具体到艺术创作上来说,“超现实”意指一种发自内心的自发性的艺术创作。这种超级现实的实质内容就是长期为人所忽视的想象和梦境及其种种变幻。在这种发自内心的艺术活动中,人不必畏首畏尾地观望物性现实,相反,他将更加自由地“完全从属于自己,换言之,即将日益增多的大量欲念保持在无拘束的状态”[244]。从此,长久禁锢于专断实用主义的“想象力”(l’imagination)之解放,便成了超现实主义发展的基点。超现实主义的影响十分深远而持久,直到1968年的法国“红色五月风暴”中,左派造反学生还在要求“一切权力归想象”(L’imagination au pouvoir),要求与传统现实生活中的“老爸爸”的价值彻底决裂。不过,必须注意的一点是,拉康对人之生存关系中的形象—意象—想象作用的规定与超现实主义虽有相同的开端,却得出了截然不同的结果。超现实主义那种挣脱传统理性和现实道德观念束缚的美学观念,促动艺术家们尝试不同的手法来表现原始的冲动和自由意象的释放。新的美学观念是:“令人惊讶的才是美”“艺术就是惊奇”。为了重新寻回那原本属于人的原生力量(或肉体力量),超现实主义采用许多非文学性的手段和技术,以“令人眩晕的方式”急速深入想象的源泉。
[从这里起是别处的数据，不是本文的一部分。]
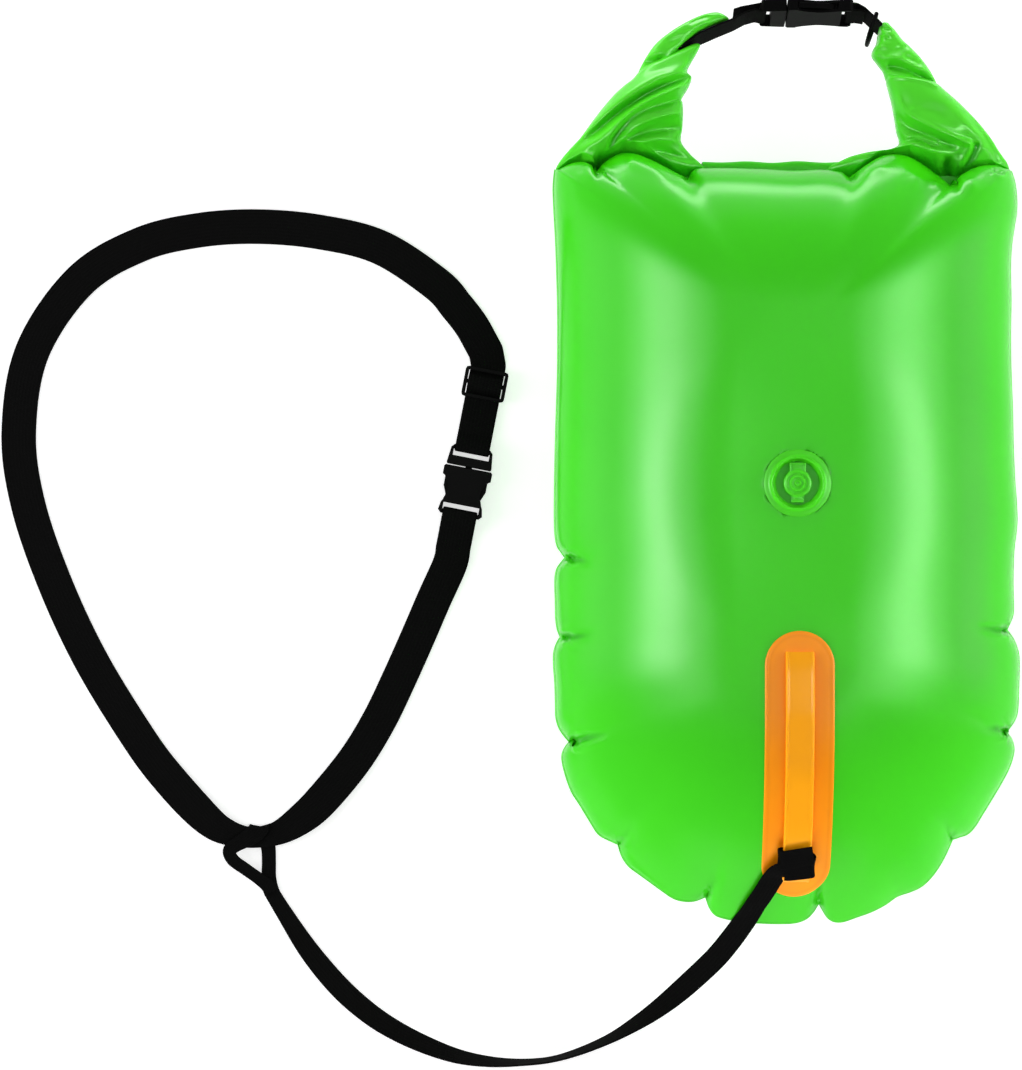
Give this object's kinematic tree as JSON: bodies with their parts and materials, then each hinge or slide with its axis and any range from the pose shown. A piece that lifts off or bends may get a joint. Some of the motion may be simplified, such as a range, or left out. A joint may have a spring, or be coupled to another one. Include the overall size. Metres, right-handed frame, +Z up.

布勒东认为,超现实主义是一种超于现实的“纯心理的自动现象”。这个自动性很重要,它当然不是人们在现实中那种麻木的下意识的受动性自动,而是人在摆脱了现实束缚后内心无意识冲动的一种自由释放。我们不妨以布勒东发明的自动写作(Automatique)为例,它指的是在排除了理智的有意安排之后,完全由真实生命意志无意识地“任意”和“偶然”来完成写作任务。而拉康的思考,正是从这里开始的,超现实主义在摆脱现实之后自由释放出来的东西果真是属人的原初力量吗?拉康深思之后给出的回答是否定的。他发现,即便是人在无意识中释放出来的东西,也是他性和不真实的,因为,“无意识是他者的话语”。布勒东曾经说,这种自动写作甚至不同于乔伊斯的“内心独白”,后者的写作之思固然也呈现了“四面八方涌现的潮流”,但仍然是对现实的模仿,而超现实主义认为,最理想的写作状态就是意识的空白无物,从而产生出一种自动写作:这是“一泓泉水滚滚向前,只须对它本身作颇为深入的探索,而绝不能妄想引导它的流势,否则它就会立即枯竭”[245]。比如纳瓦尔的梦叙事(les récits de rêves)。超现实主义总是试图证明“幻想的领域和神智清醒的领域具有同等重要的现实性”[246]。达利就说过:“超现实主义是指人的充分自由及其做白日梦的权利。”[247]在他们看来,梦幻总是可以使人“深入到人的自我当中去”。
于是,超现实主义在这一点上就必然与幻想占主导的疯狂相关联。这又与拉康的理论起点和兴趣相一致。所以,也有人说超现实主义是“睡眠与酒精的会合”,并由此达及一种精神错乱式的隐喻的戏剧世界。再就是所谓的无用物体(objet inutile),依达利的解释,“超现实主义的物品应当是绝对无用的,并且从实用的观点看,是绝对荒谬的。它以最大的可触知性体现着发狂个性的精神奇想”[249]。直到今天,我们依然能在世界各地的许多现代艺术馆中看到这些无解的“无用物体”。除此之外,超现实主义的手法还包括说白思想(la pensée parlée)、拼贴法(collage)、摩擦法(le frottage)和誊印法(décalmamia)等。总之,超现实主义的东西都在于追求某种“客观偶然性”,寻求由无意识活动产生的意外的趣味、意象的暗示性和超现实的惊异之美。
值得注意的是,这个超现实主义正是1930年前后强烈吸引青年大夫拉康的东西。然而,在拉康的手中,超现实主义却被整个地翻转了。